When a government introduces a measure that will be expensive and which the evidence indicates will not work in the way that the government says it will, it is reasonable to ask is there another agenda.
In the previous attempt to introduce the Welfare Reform Bill Minister Porter said, “The community has a right to expect that taxpayer-funded welfare payments are not being used to fund drug and alcohol addiction.”
A similar sentiment has been expressed by Minister Ruston who said, “Taxpayers expect the government to ensure their money is being spent responsibly and that welfare recipients are using it to put food on the table, send the kids to school and pay the bills rather than on drugs.”
These views imply that all those on income support are illicit drug users and not making responsible decisions. In fact, an increase in Newstart will alleviate many from poverty, particularly single parents.

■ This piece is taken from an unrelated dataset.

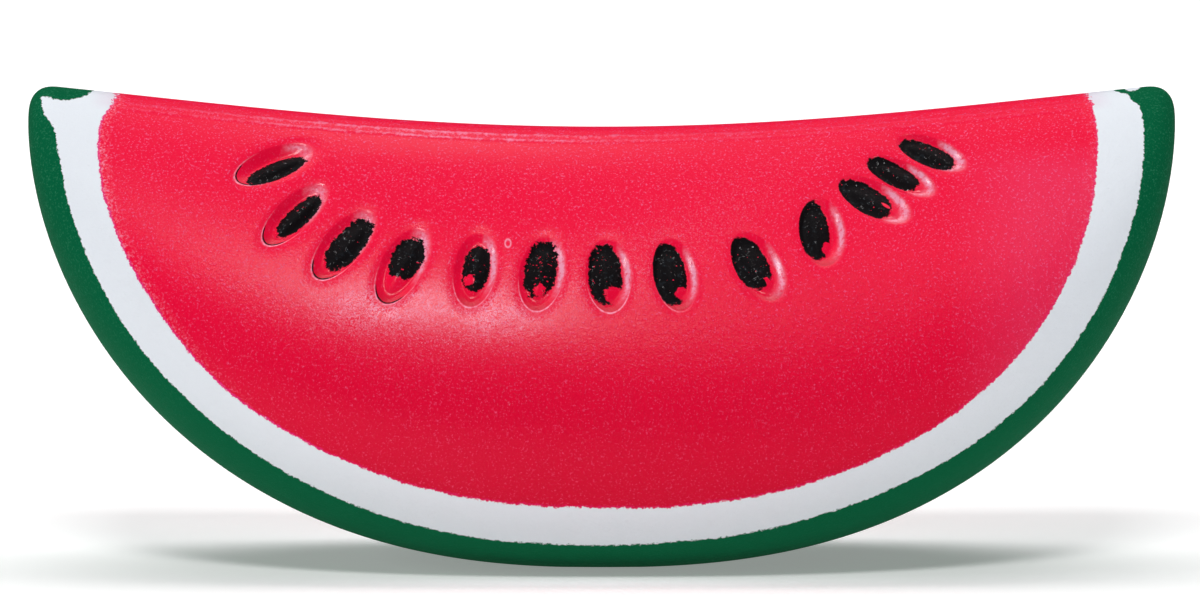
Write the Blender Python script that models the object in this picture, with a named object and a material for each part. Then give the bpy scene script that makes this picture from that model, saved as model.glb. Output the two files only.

This Government has consistently and repeatedly tried to cut and restrict income support payments. The St Vincent de Paul Society, along with other welfare and health peak organisations have consistently opposed those cuts. This so-called trial is simply another attempt to restrict payments, whilst harassing the people who need them.
It also appears to be part of a wider agenda to blame people receiving income support for not being able to find work. This puts the blame for unemployment on those who are the victims of a system that is not currently producing enough paid jobs for everyone. Rather than blaming unemployed people, governments need to be working with the community and the unemployed to create more paid work and more real pathways to employment.